Mit unterschiedlichen Bewertungen rechter und linker Aktionen, kennen sich die Antifaschisten aus. Als Paula die Geschichte einer Schülerin schildert, die wegen eines antifaschistischen T-Shirt Motivs zum Umziehen nach Hause geschickt wurde, weil sich ein rechter Jugendlicher gestört fühlte, geht ein Raunen durch den Raum. Das an eben dieser Schule der Hinweis auf Kleidung der Marke „Thor Steinar“ nicht geahndet wird, da die Schule ein „neutraler Raum“ sei, führt zu offener Empörung im Publikum.

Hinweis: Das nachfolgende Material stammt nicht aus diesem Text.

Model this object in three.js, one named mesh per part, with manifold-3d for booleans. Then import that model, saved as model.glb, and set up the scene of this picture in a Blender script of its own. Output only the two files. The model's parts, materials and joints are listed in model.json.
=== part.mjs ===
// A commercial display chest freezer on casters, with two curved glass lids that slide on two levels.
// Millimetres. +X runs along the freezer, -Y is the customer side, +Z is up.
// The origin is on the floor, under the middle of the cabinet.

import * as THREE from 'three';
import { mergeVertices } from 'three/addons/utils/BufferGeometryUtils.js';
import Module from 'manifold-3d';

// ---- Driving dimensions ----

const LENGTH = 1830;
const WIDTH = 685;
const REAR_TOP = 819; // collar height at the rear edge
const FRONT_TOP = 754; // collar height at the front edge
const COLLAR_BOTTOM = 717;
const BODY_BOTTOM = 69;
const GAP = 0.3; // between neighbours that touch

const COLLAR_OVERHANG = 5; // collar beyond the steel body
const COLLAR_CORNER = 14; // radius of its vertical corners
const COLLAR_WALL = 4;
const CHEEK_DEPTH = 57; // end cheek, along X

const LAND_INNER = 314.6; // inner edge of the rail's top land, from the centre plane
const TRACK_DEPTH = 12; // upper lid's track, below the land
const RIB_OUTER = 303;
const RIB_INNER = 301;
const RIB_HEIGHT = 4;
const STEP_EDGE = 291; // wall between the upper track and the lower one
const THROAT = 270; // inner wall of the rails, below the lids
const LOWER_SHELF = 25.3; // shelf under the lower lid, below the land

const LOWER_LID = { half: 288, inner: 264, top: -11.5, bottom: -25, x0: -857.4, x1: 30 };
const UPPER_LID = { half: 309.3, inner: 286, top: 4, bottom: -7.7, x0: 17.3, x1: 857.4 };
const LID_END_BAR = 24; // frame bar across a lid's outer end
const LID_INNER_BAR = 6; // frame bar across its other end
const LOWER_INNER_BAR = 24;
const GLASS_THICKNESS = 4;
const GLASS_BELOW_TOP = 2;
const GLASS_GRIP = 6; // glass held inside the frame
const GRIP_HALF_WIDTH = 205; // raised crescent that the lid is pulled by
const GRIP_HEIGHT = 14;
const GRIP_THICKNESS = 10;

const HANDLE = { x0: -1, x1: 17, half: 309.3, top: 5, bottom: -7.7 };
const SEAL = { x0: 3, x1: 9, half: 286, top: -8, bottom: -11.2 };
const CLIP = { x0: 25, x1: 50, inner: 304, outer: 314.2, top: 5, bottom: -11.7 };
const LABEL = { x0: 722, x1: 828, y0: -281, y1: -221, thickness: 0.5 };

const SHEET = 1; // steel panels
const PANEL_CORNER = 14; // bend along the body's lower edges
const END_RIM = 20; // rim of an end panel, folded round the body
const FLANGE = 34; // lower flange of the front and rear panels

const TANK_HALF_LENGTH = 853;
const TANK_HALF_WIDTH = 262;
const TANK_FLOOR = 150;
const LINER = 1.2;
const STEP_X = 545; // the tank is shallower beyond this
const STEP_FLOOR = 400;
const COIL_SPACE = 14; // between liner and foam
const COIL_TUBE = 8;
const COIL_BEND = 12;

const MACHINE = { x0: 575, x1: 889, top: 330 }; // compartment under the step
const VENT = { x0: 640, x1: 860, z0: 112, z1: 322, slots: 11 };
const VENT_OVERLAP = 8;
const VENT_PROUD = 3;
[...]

Polizei als politischer Akteur

Sanktioniert werden Aktionen gegen Rechts nicht nur durch T-Shirt Verbote an der Schule. Auch die das Agieren der Polizei in Stadt und Landkreis wird aufmerksam beobachtet. Mitte 2009 deckten Journalisten Verbindungen zwischen polizeilichem Staatsschutz und lokaler Naziszene auf. Das bleibt im Gedächtnis. Doch es gibt auch aktuelle Anlässe wie die Räumung der gewaltfreien Sitzblockade, die im August letzten Jahres den jährlichen Naziaufmarsch in Bad Nenndorf stoppte. Gegen einige Blockierer wird nun wegen Widerstand, Körperverletzung und Sachbeschädigung ermittelt. Jürgen Uebel vom Bündnis „Bad Nenndorf ist bunt“ berichtet in diesem Zusammenhang von Bekannten, die „nichts mit der Antifa zu tun haben“ und „einigen, die nicht mal Linke sind“. Im obengenannten Interview erzählen Antifaschisten: „Die Polizei geht rigoros gegen Antifas und Leute, die sich wehren, vor. Also von dieser sogenannten Zivilcourage ist in Schaumburg nicht viel zu sehen.“ Damals wie heute sendet die Polizei ein eindeutiges Signal.

Moderator Schölermann spricht zum Ende aus, was viele im Raum denken, die Antifa hat heute Abend gewonnen. Die Versammlung ist beendet und Fragen bleiben offen. Doch zu wissen, dass man doch nicht ganz alleine mit dem Engagement gegen Rechts steht, ist gerade in ländlichen Gebieten sehr wichtig.